┌──

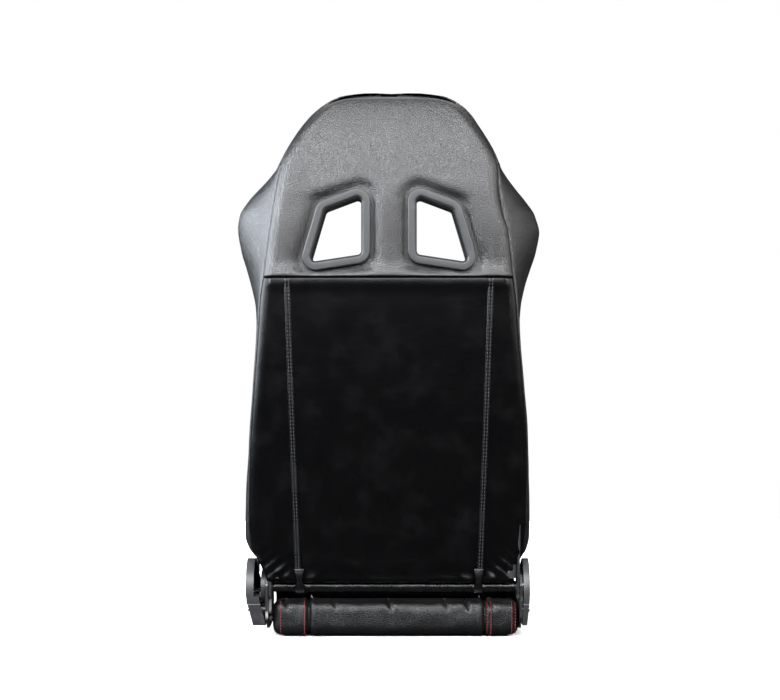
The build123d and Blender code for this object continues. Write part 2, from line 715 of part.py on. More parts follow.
# ---------------------------------------------------------------- base frame
RAIL_FRONT = CUSHION_FRONT + 18.0
RAIL_BACK = PIVOT_Y - 9.0
FRONT_TUBE_Y = RAIL_FRONT + TUBE_R + 2.0
CROSSBAR_Y = CUSHION_BACK + 15.0
ROLL_TUBE_Y = PIVOT_Y - 25.0
TUBE_Z = RAIL_HEIGHT - TUBE_R
SLIDERS = [(sx * SLIDER_SPACING_X / 2, sy * SLIDER_SPACING_Y / 2) for sx in (-1, 1) for sy in (-1, 1)]


def base_rail(side):
    """A pressed channel, open towards the middle of the seat."""
    with BuildPart(mode=Mode.PRIVATE) as rail:
        with BuildSketch(back_view(RAIL_BACK)):
            with BuildLine():
                channel = [
                    (RAIL_IN, 0),
                    (RAIL_OUT, 0),
                    (RAIL_OUT, RAIL_HEIGHT),
                    (RAIL_IN + 8, RAIL_HEIGHT),
                    (RAIL_IN + 8, RAIL_HEIGHT - RAIL_WALL),
                    (RAIL_OUT - RAIL_WALL, RAIL_HEIGHT - RAIL_WALL),
                    (RAIL_OUT - RAIL_WALL, RAIL_WALL),
                    (RAIL_IN, RAIL_WALL),
                ]
                Polyline(*[(side * x, z) for x, z in channel], close=True)
            make_face()
        extrude(amount=RAIL_BACK - RAIL_FRONT)
        with BuildSketch(Plane.XY):
            with Locations(*[c for c in SLIDERS if c[0] * side > 0]):
                Circle(THREAD_R)
        extrude(amount=RAIL_WALL, mode=Mode.SUBTRACT)
        add(along_x(-400, RAIL_BOLTS, RAIL_BOLT_R + 0.25, 800), mode=Mode.SUBTRACT)
    return rail


put(base_rail(1), "base_rail_left")
put(base_rail(-1), "base_rail_right")

with BuildPart() as slider_nuts:
    with BuildSketch(Plane.XY.offset(RAIL_WALL)):
        with Locations(*SLIDERS):
            RegularPolygon(8.0, 6)
            Circle(THREAD_R, mode=Mode.SUBTRACT)
    extrude(amount=8.0)
put(slider_nuts, "slider_weld_nuts")

TUBE_SPAN = RAIL_OUT - RAIL_WALL
with BuildPart() as base_cross_tubes:
    centres = [(FRONT_TUBE_Y, RAIL_HEIGHT / 2), (ROLL_TUBE_Y, RAIL_HEIGHT / 2)]
    add(along_x(-TUBE_SPAN, centres, TUBE_R, 2 * TUBE_SPAN, TUBE_R - TUBE_WALL))
put(base_cross_tubes, "base_cross_tubes")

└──

Starting at the first line of the data above, please restate word for word every line up to and including the one that holds "SLIDERS = [(sx", and add nothing else.

### Final answer
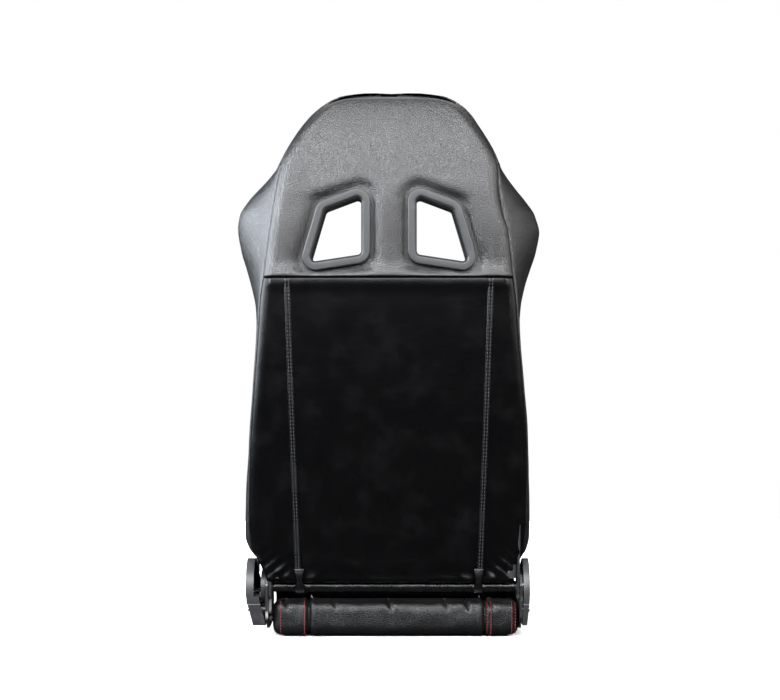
The build123d and Blender code for this object continues. Write part 2, from line 715 of part.py on. More parts follow.
# ---------------------------------------------------------------- base frame
RAIL_FRONT = CUSHION_FRONT + 18.0
RAIL_BACK = PIVOT_Y - 9.0
FRONT_TUBE_Y = RAIL_FRONT + TUBE_R + 2.0
CROSSBAR_Y = CUSHION_BACK + 15.0
ROLL_TUBE_Y = PIVOT_Y - 25.0
TUBE_Z = RAIL_HEIGHT - TUBE_R
SLIDERS = [(sx * SLIDER_SPACING_X / 2, sy * SLIDER_SPACING_Y / 2) for sx in (-1, 1) for sy in (-1, 1)]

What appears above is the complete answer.